I was once invited to contribute a paper but had to cancel because I get a
little loopy sometimes.

There is the CIA World Fact Book. The CIA also has an online library that I
haven't really looked into other than that someone posted a link to some
advice for intelligence analysts, on the general topic of avoiding personal
bias.

entertainmentliason@ucia.gov will send you real spy stories that you may Feed
The Monster, that is, write movie or TV scripts.

Both the CIA and NSA have "For Kids" sections for those of our younguns who
want to grow up to be spies.

One of my very best friends is an FBI agent. A former girlfriend endangered
national security by listing her work address on our alumni website; she's
heavily into math and there aren't many reasons one receives mail at Ft.
Meade. That's what post office boxen are for.

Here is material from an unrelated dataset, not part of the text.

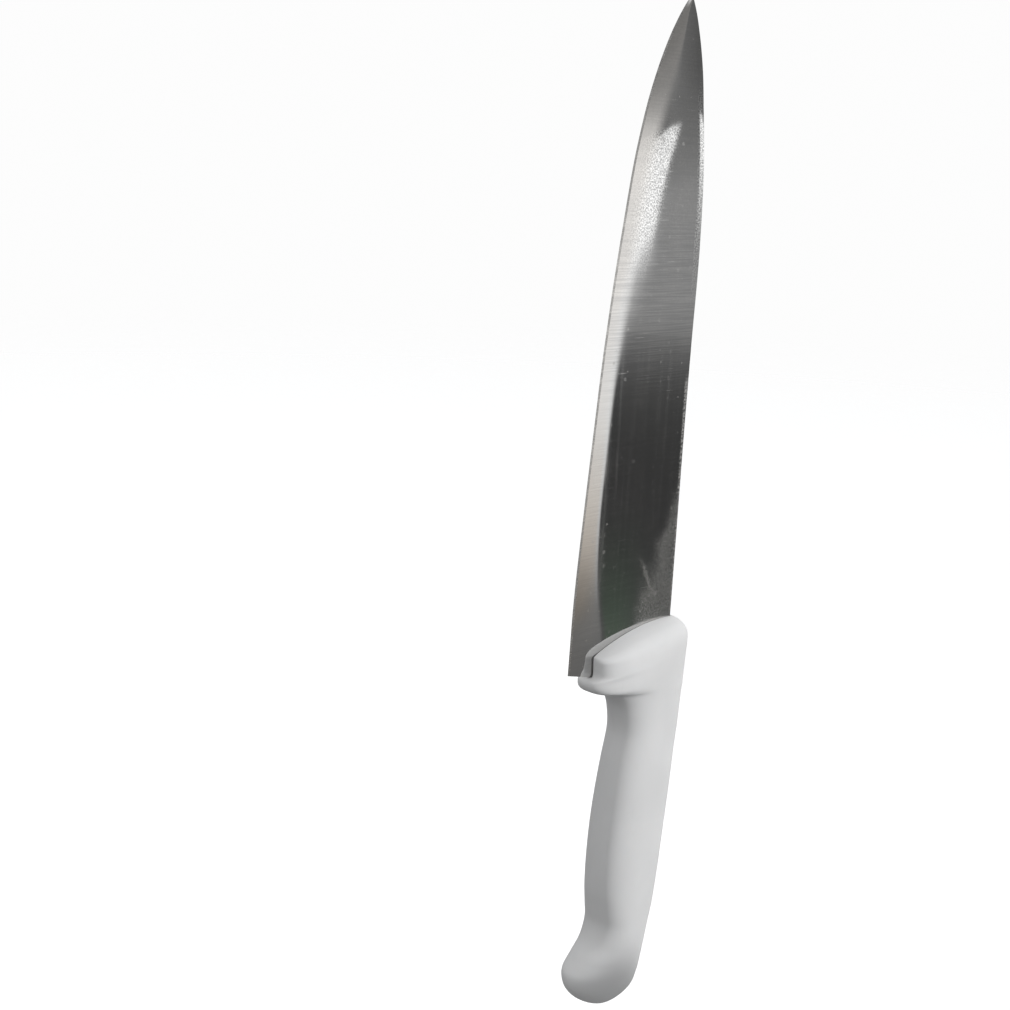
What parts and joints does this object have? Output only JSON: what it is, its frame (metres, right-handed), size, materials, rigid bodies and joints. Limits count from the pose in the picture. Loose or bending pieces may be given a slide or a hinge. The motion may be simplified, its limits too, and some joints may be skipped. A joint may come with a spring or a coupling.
{
  "type": "chef knife",
  "caption": "Cook's knife with a long tapered stainless blade and a white moulded grip with finger guard and hooked butt, for slicing and chopping food.",
  "frame": {"origin": "the point of the blade's back flank that lies on the magnetic holder, 148 mm above the corner of the heel", "axes": "+Z towards the tip of the blade, -X towards the cutting edge, +X towards the spine, +Y into the holder behind the knife"},
  "size_m": [0.0684, 0.023, 0.4023],
  "materials": {
    "blade_steel": "fine brushed stainless, ground across the blade from spine to edge",
    "grip_plastic": "white satin moulded plastic with a fine even texture",
    "core_plastic": "plain moulded off-white plastic, hidden inside the grip"
  },
  "bodies": {
    "root": {"blade": "blade_steel", "handle_core": "core_plastic", "handle_grip": "grip_plastic"}
  },
  "joints": []
}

My second cousin Glenn Thobe speaks better Russian than Vladimir Lenin.
Because he had "some connections in the State Department" he was permitted an
unescorted five-month visit to the Soviet Union at a time when the Commies
feared the Free World far, far more than we feared them - and for good reason.

Glenn is a soft-spoken, quiet, good-looking guy, he was young at the time so I
expect the Soviet chicks were hurling themselves at him like beached whales.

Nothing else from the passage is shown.